INPUT RECORDS
----------

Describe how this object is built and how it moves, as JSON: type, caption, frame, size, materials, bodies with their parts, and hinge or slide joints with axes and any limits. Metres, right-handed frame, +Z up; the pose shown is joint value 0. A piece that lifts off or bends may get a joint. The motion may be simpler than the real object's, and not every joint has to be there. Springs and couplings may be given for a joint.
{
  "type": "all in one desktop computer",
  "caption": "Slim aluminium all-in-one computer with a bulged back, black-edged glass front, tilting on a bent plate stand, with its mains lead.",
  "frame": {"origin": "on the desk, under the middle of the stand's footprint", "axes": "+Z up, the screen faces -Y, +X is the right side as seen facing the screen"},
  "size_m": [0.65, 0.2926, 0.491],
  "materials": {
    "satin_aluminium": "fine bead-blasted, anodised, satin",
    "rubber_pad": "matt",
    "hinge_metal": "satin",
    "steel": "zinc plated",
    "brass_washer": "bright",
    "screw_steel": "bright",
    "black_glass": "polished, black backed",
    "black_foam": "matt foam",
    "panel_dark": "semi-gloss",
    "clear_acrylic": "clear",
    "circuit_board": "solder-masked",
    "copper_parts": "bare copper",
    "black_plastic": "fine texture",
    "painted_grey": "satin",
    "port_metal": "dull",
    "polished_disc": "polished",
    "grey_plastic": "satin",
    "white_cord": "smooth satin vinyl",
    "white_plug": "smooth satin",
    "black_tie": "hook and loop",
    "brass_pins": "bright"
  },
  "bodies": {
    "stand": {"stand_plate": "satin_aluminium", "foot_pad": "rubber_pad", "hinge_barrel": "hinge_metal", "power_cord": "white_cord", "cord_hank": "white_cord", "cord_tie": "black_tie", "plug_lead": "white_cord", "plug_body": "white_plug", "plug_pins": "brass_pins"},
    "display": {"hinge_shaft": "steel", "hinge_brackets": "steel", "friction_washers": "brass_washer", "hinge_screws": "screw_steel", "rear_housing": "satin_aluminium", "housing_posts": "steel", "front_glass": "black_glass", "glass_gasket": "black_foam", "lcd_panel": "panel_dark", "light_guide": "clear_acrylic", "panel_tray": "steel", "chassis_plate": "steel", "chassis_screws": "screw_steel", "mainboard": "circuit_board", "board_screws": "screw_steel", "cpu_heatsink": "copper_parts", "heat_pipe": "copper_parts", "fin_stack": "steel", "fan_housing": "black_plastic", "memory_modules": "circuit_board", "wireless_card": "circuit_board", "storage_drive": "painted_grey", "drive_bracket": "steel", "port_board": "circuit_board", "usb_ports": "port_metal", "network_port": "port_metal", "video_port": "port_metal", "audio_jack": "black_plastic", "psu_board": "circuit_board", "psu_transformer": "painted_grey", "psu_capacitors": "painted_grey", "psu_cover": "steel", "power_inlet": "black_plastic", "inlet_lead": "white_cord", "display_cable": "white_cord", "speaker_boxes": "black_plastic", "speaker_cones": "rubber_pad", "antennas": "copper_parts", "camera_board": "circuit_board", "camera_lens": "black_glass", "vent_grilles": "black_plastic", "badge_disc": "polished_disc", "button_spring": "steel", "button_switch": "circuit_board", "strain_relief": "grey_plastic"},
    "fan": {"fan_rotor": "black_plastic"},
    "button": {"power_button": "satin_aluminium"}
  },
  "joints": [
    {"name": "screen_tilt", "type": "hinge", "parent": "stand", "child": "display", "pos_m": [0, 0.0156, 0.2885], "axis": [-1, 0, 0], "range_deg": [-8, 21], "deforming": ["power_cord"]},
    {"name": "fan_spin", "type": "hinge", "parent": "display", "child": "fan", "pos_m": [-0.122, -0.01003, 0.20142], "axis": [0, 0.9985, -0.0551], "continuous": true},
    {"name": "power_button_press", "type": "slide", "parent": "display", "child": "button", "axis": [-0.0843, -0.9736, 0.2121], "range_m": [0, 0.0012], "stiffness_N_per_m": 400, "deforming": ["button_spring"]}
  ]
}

----------

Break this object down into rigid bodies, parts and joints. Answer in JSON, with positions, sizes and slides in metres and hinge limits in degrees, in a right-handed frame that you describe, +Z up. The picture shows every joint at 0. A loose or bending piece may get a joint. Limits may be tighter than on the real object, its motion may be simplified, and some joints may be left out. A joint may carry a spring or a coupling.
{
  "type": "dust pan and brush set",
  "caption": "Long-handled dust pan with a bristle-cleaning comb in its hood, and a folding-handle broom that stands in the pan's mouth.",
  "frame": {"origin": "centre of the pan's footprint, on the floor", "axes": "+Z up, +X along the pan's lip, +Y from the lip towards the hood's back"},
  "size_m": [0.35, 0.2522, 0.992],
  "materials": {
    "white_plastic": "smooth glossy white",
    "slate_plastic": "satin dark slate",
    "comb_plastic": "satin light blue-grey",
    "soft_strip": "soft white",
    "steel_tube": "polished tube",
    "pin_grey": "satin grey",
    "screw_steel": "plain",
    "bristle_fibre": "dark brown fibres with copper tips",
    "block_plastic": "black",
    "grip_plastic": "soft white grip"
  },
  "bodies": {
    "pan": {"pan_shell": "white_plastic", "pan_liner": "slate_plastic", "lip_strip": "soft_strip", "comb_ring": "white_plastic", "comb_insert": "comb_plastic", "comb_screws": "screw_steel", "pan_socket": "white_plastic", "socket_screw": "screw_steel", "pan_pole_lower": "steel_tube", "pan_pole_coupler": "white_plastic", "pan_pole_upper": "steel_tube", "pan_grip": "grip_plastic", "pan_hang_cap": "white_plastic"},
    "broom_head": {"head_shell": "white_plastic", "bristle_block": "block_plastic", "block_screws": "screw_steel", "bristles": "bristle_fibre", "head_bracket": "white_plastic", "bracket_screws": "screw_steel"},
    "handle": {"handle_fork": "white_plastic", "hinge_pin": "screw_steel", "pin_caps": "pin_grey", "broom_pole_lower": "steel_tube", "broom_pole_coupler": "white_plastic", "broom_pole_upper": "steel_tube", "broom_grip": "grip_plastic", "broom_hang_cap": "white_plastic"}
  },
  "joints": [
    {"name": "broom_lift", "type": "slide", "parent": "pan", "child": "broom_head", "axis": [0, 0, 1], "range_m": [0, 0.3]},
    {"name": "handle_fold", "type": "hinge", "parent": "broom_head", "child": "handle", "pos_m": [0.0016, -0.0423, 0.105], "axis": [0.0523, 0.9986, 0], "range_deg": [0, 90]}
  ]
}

----------

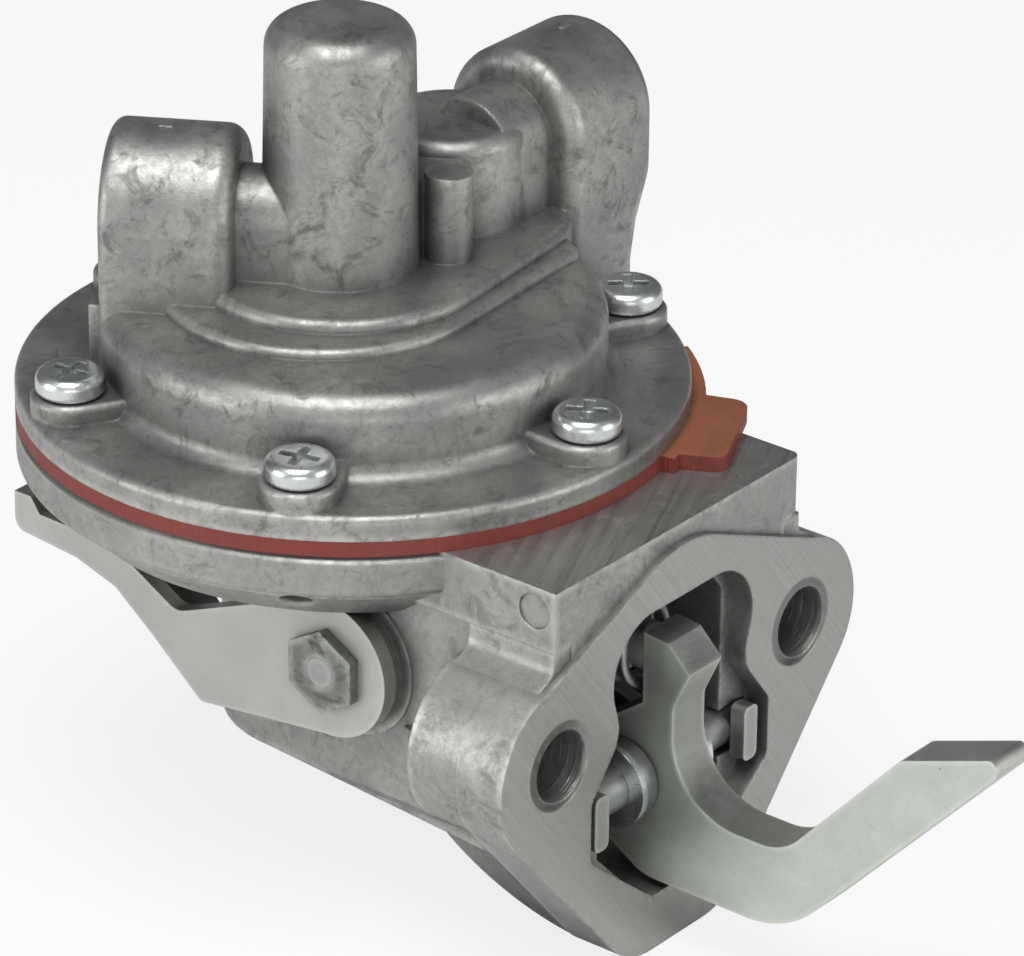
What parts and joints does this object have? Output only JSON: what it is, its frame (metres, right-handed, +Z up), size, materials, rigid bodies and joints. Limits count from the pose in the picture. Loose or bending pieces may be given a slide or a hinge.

----------

TASK INSTRUCTIONS
Looking at the material above, count the lines containing the string "picture" and reply with the count alone.

COMPLETE OUTPUT
2